Taking an example of thread_identity_tensor from the previous section, its iterator is ArithTuple(128,130) and layout is ((_2,_2),_4,_8):((_1@1,_8@0),_32@0,_16@1). If we have an input coordinate ((1,1),2,3) to the layout, the inner product can be computed as (1,1) x (_1@1,_8@0) + 2 x _32@0 + 3 x _16@1 = 1 x (0,1,0,...) + 1 x (8,0,0,...) + 2 x (32,0,0,...) + 3 x (0,16,0,...) = (0,1,0,...) + (8,0,0,...) + (64,0,0,...) + (0,48,0,...) = (72,49,0,...). Then we could add the iterator ArithTuple(128,130) to the output coordinate to get the final coordinate of the element in the original tensor: (72+128,49+130) = (200,179).

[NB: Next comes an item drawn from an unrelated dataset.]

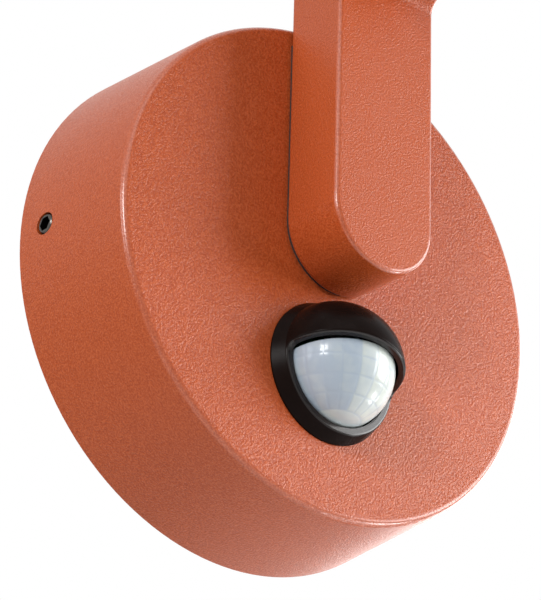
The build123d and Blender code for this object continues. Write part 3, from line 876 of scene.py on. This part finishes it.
@dataclass(frozen=True)
class ScrewSet:
    """A set of like screws that stand in for one node."""

    node: str
    slot: str
    screw: Fastener
    seats: tuple[tuple[float, float, float], ...]
    outward: bool = False
    washer_r: float = 0.0
    washer_t: float = 0.0

    def build(self, wardrobe: Wardrobe) -> Piece:
        """Make the whole set in place of its node, as one piece."""
        model = self.screw.model()
        if self.washer_r > 0:
            model = join([model, self._washer()], model.name)
        turn = Matrix.Rotation(pi / 2 if self.outward else -pi / 2, 3, "X")
        copies = [place_copy(model, f"{self.node}_{index}", Vector(seat) * MM, turn)
                  for index, seat in enumerate(self.seats)]
        bpy.data.objects.remove(model)
        piece = join(copies, self.node + "_threaded")
        smooth(piece, 30)
        wardrobe.dress(piece, self.slot)
        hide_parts(self.node)
        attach(piece, Body.BASE.value)
        return piece

    def _washer(self) -> Piece:
        """Make the plain washer under the head."""
        deselect()
        bpy.ops.mesh.primitive_circle_add(vertices=40, radius=self.washer_r, fill_type="NGON")
        washer = named(self.node + "_washer")
        pick_faces(washer, lambda face: True)
        bpy.ops.mesh.inset(thickness=self.washer_r - self.screw.shank_r - 0.05 * MM)
        bpy.ops.mesh.delete(type="FACE")
        bpy.ops.mesh.select_all(action="SELECT")
        extrude(0, 0, -self.washer_t)
        object_mode()
        recalculate(washer)
        return washer


SCREW_SETS = (
    ScrewSet("earth_screw", "brass_screw",
             Fastener("earth", 2.0, 4.5, 3.6, 2.4, Drive.CROSS, 1.9, 1.5, 0.7, 0.2, rounding=0.38),
             ((-24.0, -4.8, -17.0),), outward=True, washer_r=4.0 * MM, washer_t=0.8 * MM),
    ScrewSet("arm_screws", "zinc_screw",
             Fastener("arm", 2.5, 12.0, 4.6, 3.2, Drive.HEXAGON, 2.1, 1.9, 0.8, 0.22),
             ((0, -30.3, 12.0), (0, -30.3, 46.0))),
    ScrewSet("board_screws", "zinc_screw",
             Fastener("board", 1.45, 7.4, 2.7, 1.9, Drive.CROSS, 1.5, 1.2, 0.9, 0.25, rounding=0.36),
             ((-31.0, -21.4, -24.0), (-31.0, -21.4, 24.0), (31.0, -21.4, -24.0), (31.0, -21.4, 24.0))),
    ScrewSet("carrier_screws", "zinc_screw",
             Fastener("carrier", 1.3, 5.9, 2.4, 1.5, Drive.CROSS, 1.3, 0.9, 0.8, 0.22, rounding=0.36),
             ((-22.0, -26.4, -25.0), (22.0, -26.4, -25.0))),
)


# ----------------------------------------------------------------------------------- board details
DIALS_ACROSS = (12.0, 26.0)
DIALS_UP = -14.0
DIALS_FRONT = -17.4 * MM
CONTROLLER = (-27.0, -13.5)
LEG_PITCH = 1.27
LEGS_OUT = 3.25


@dataclass
class BoardDetail:
    """Small parts on the two circuit boards: chips with plated ends, solder joints and markings."""

    rear: float = -21.4 * MM
    front: float = -23.0 * MM
    sensor_front: float = -29.8 * MM
    chips: tuple[tuple[float, float, int], ...] = (
        (-29.5, -6.0, 0), (-29.5, -9.0, 0), (-25.0, -9.0, 0), (-21.0, -9.0, 1), (-17.0, -9.0, 1),
        (-13.0, -10.5, 0), (-13.0, -14.0, 0), (-17.0, -14.0, 1), (-21.5, -15.0, 0), (-8.0, -15.5, 1),
        (-4.0, -15.5, 1), (0.0, -14.0, 0), (0.0, -10.5, 0), (19.0, -5.5, 1), (29.0, -5.0, 0),
        (26.5, -23.0, 0), (21.0, -22.5, 1), (-27.5, 26.0, 0), (12.0, 33.5, 0), (8.0, 35.5, 1),
        (-12.0, 35.0, 0), (-16.0, 34.5, 0),
    )
    sensor_chips: tuple[tuple[float, float, int], ...] = (
        (-7.0, -22.5, 1), (-7.0, -27.0, 1), (7.2, -27.5, 1), (0.0, -32.6, 0),
    )
    joints: tuple[tuple[float, float], ...] = (
        (-24, 11.5), (-24, 28.5), (4, 11.5), (4, 28.5), (18.5, 12), (18.5, 22), (18.5, 27), (-23, 1),
        (-9, 1), (1.5, 1), (6.5, 1), (14, -1.5), (14, 3.5), (23.5, 3), (28.5, 3), (-16.2, -31), (-10, -31),
        (-3.8, -31), (11.5, -31), (16.5, -31), (8.5, -10.5), (15.5, -10.5), (12, -17.5), (22.5, -10.5),
        (29.5, -10.5), (26, -17.5),
    )

    def build(self, wardrobe: Wardrobe) -> list[Piece]:
        """Make every small part."""
        return [
            self._chips(wardrobe, "chip_bodies", "header_black", (1.5, 1.3, 0.62), 0.0),
            self._chips(wardrobe, "chip_ends", "can_nickel", (0.42, 1.36, 0.66), 0.93),
            self._solder(wardrobe),
            self._controller(wardrobe),
            self._controller_legs(wardrobe),
            self._markings(wardrobe),
            self._pyro_window(wardrobe),
        ]

    @staticmethod
    def _block(name: str, size: Sequence[float], lift: float = 0.0,
               rounding: float = 0.12) -> Piece:
        """A small case standing on z = 0, its top edges rounded.

        Args:
            name: its name.
            size: width, depth and height in millimetres.
            lift: how far it stands above z = 0, in millimetres.
            rounding: the radius in millimetres.

        Returns:
            The case.
        """
        deselect()
        bpy.ops.mesh.primitive_cube_add(size=1)
        case = named(name)
        pick_faces(case, lambda face: True)
        bpy.ops.transform.resize(value=tuple(length * MM for length in size))
        bpy.ops.transform.translate(value=(0, 0, (lift + size[2] / 2) * MM))
        object_mode()
        pick_faces(case, lambda face: face.normal.z > 0.9)
        bpy.ops.mesh.bevel(offset=rounding * MM, segments=2, affect="EDGES")
        object_mode()
        return case

    @staticmethod
    def _facing(back: bool) -> Matrix:
        """The turn that points a piece drawn upwards at the wall, or away from it."""
        return Matrix.Rotation(-pi / 2 if back else pi / 2, 3, "X")

    def _finish(self, pieces: Sequence[Piece], wardrobe: Wardrobe, name: str,
                slot: str) -> Piece:
        """Join, shade, dress and mount pieces on the base."""
        piece = join(pieces, name)
        smooth(piece, 30)
        wardrobe.dress(piece, slot)
        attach(piece, Body.BASE.value)
        return piece

    def _chips(self, wardrobe: Wardrobe, name: str, slot: str, size: Sequence[float],
               apart: float) -> Piece:
        """Chip bodies, or their two plated ends."""
        model = self._block(name + "_model", size)
        if apart > 0:
            straight = Matrix.Identity(3)
            ends = [place_copy(model, f"{name}_end_{side}", Vector((side * apart * MM, 0, 0)), straight)
                    for side in (1, -1)]
            bpy.data.objects.remove(model)
            model = join(ends, name + "_model")
        pieces = []
        boards = ((self.chips, self.rear, True), (self.sensor_chips, self.sensor_front, False))
        for spots, height, back in boards:
            for x, up, quarter in spots:
                turn = self._facing(back) @ Matrix.Rotation(quarter * pi / 2, 3, "Z")
                spot = Vector((x * MM, height, up * MM))
                pieces.append(place_copy(model, f"{name}_{len(pieces)}", spot, turn))
        bpy.data.objects.remove(model)
        return self._finish(pieces, wardrobe, name, slot)

    def _solder(self, wardrobe: Wardrobe) -> Piece:
        """A solder cone with its clipped lead at each leg of the large parts."""
        model = cylinder("solder_model", 20, 0.95 * MM, 0.2 * MM, (0, 0, 0.1 * MM))
        for rise, shrink in ((0.25, 0.72), (0.30, 0.70), (0.20, 0.80)):
            pick_faces(model, lambda face: face.normal.z > 0.99)
            extrude(0, 0, rise * MM)
            bpy.ops.transform.resize(value=(shrink, shrink, 1))
            object_mode()
        turn = self._facing(False)
        pieces = [place_copy(model, f"solder_{index}", Vector((x * MM, self.front, up * MM)), turn)
                  for index, (x, up) in enumerate(self.joints)]
        bpy.data.objects.remove(model)
        return self._finish(pieces, wardrobe, "solder_joints", "can_nickel")

    def _controller(self, wardrobe: Wardrobe) -> Piece:
        """The flat controller case with its pin-one dimple."""
        case = self._block("controller_case", (6.2, 5.2, 1.5), 0.25, 0.25)
        dimple = cylinder("dimple_cutter", 24, 0.45 * MM, 0.3 * MM, (-2.2 * MM, -1.7 * MM, 1.75 * MM))
        cut_away(case, dimple)
        spot = Vector((CONTROLLER[0] * MM, self.rear, CONTROLLER[1] * MM))
        placed = place_copy(case, "controller", spot, self._facing(True))
        bpy.data.objects.remove(case)
        return self._finish([placed], wardrobe, "controller", "module_black")

    def _controller_legs(self, wardrobe: Wardrobe) -> Piece:
        """The controller's bent legs, five on each side."""
        model = self._block("leg_model", (0.4, 1.1, 0.22), 0.0, 0.05)
        pick_faces(model, lambda face: face.normal.y > 0.9)
        extrude(0, 0.25 * MM, 0.55 * MM)
        object_mode()
        pieces = []
        for side in (0, 1):
            turn = self._facing(True) @ Matrix.Rotation(side * pi, 3, "Z")
            for step in range(5):
                x = (CONTROLLER[0] + (step - 2) * LEG_PITCH) * MM
                up = (CONTROLLER[1] + (1 - 2 * side) * LEGS_OUT) * MM
                pieces.append(place_copy(model, f"leg_{side}_{step}", Vector((x, self.rear, up)), turn))
        bpy.data.objects.remove(model)
        return self._finish(pieces, wardrobe, "controller_legs", "can_nickel")

    def _markings(self, wardrobe: Wardrobe) -> Piece:
        """Numbers at the terminals and round the two dials, and a tick at each quarter turn."""
        seen_from_wall = Matrix(((-1, 0, 0), (0, 0, 1), (0, 1, 0)))
        pieces = []
        labels = ((-16.2, -24.2), (-10.0, -24.2), (-3.8, -24.2), (11.5, -25.2), (16.5, -25.2))
        spots = [(str(number), x, up, 1.9, self.rear) for number, (x, up) in enumerate(labels, start=1)]
        corners = ((4.0, -3.9), (4.0, 4.0), (-4.0, 4.0), (-4.0, -3.9))
        for centre in DIALS_ACROSS:
            for digit, (across, rise) in enumerate(corners, start=1):
                spots.append((str(digit), centre + across, DIALS_UP + rise, 1.0, DIALS_FRONT))
        for index, (text, x, up, size, height) in enumerate(spots):
            deselect()
            bpy.ops.object.text_add()
            sign = bpy.context.object
            sign.data.body = text
            sign.data.size = size * 1.35 * MM
            sign.data.align_x = "CENTER"
            sign.data.align_y = "CENTER"
            sign.data.extrude = 0.03 * MM
            sign.data.resolution_u = 4
            bpy.ops.object.convert(target="MESH")
            sign = named(f"sign_{index}_model")
            spot = Vector((x * MM, height + 0.03 * MM, up * MM))
            pieces.append(place_copy(sign, f"sign_{index}", spot, seen_from_wall))
            bpy.data.objects.remove(sign)
        tick = self._block("tick_model", (0.22, 0.7, 0.06), 0.0, 0.02)
        for centre in DIALS_ACROSS:
            for quarter in range(4):
                turn = self._facing(True) @ Matrix.Rotation(quarter * pi / 2, 3, "Z")
                out = Matrix.Rotation(quarter * pi / 2, 3, "Y") @ Vector((0, 0, 4.25 * MM))
                spot = Vector((centre * MM, DIALS_FRONT, DIALS_UP * MM)) + out
                pieces.append(place_copy(tick, f"tick_{len(pieces)}", spot, turn))
        bpy.data.objects.remove(tick)
        return self._finish(pieces, wardrobe, "board_markings", "dial_white")

    def _pyro_window(self, wardrobe: Wardrobe) -> Piece:
        """The dark filter in the detector's window."""
        pane = self._block("window_model", (3.86, 2.86, 0.14), 0.0, 0.04)
        placed = place_copy(pane, "pyro_window", Vector((0, -33.8 * MM, -25.0 * MM)), self._facing(False))
        bpy.data.objects.remove(pane)
        return self._finish([placed], wardrobe, "pyro_window", "sleeve_dark")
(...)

CuTe Layout Algebra With Arithmetic Tuple Stride
CuTe layout coordinate mapping with arithmetic tuple stride seems to be straightforward. The next question is how CuTe layout algebra, such as composition, complement, logical division, and logical product, can be applied in this context. It turns out that CuTe layout algebra is still applicable to the layouts whose strides are arithmetic tuples.
Without loss of generality, suppose we have a 2D layout with arithmetic tuple L1 = (S1,S2):(T1@i,T2@j). It’s CuTe layout algebra is exactly the same as a 2D layout with integer stride L2 = (S1,S2):(T1,T2). In many cases, L2 will not be a valid layout for a CuTe Data Tensor because the index mapping might not be injective. However, L2 can still be used for CuTe layout algebra.
For example, CuTe composition is an essential operation for both logical division and logical product. In the following example, we found that the CuTe composition and the CuTe division behaviors are the same for layouts whose strides are arithmetic tuples as for layouts whose strides are integers.
We could also verify the idea using the example from the previous section. Because the arithmetic tuple stride of the global_identity_tensor in the example is (_1@0,_1@1), we will use the integer stride (_1,_1) for global_layout_C instead of the original integer stride (_1,_M).
1 2 3 4 5 6
// auto global_layout_C{ // cute::make_layout(cute::make_shape(cute::Int<M>{}, cute::Int<N>{}), // cute::make_stride(cute::Int<1>{}, cute::Int<M>{}))}; auto global_layout_C{cute::make_layout( cute::make_shape(cute::Int<M>{}, cute::Int<N>{}), cute::make_stride(cute::Int<1>{}, cute::Int<1>{}))};
The layouts of the integer strided tensors, including global_tensor, block_tensor, and thread_tensor, and the layouts of the arithmetic tuple strided tensors, including global_identity_tensor, block_identity_tensor, and thread_identity_tensor, are printed out as follows.
global_tensor ptr[16b](0x73332bde7010) o (_512,_512):(_1,_1) block_tensor ptr[16b](0x73332bde7210) o (_128,_128):(_1,_1) thread_tensor ptr[16b](0x73332bde7214) o ((_2,_2),_4,_8):((_1,_8),_32,_16)
The layouts of global_identity_tensor, block_identity_tensor, and thread_identity_tensor will are (_512,_512):(_1,_1), (_128,_128):(_1,_1), and ((_2,_2),_4,_8):((_1@1,_8@0),_32@0,_16@1), respectively. The layouts of global_tensor, block_tensor, and thread_tensor will be (_512,_512):(_1,_1), (_128,_128):(_1,_1), and ((_2,_2),_4,_8):((_1,_8),_32,_16), respectively. This verifies that the CuTe layout algebra works the same for layouts whose strides are arithmetic tuples as for layouts whose strides are integers.
To have a better intuition of how CuTe layout algebra works for layouts whose strides are arithmetic tuples, try deriving the CuTe composition of global_identity_tensor and tiler_layout manually.
Conclusions
CuTe Arithmetic Tuple Tensor is just like a Python Generator expression, which generates coordinates on-the-fly based on the arithmetic tuple and the layout.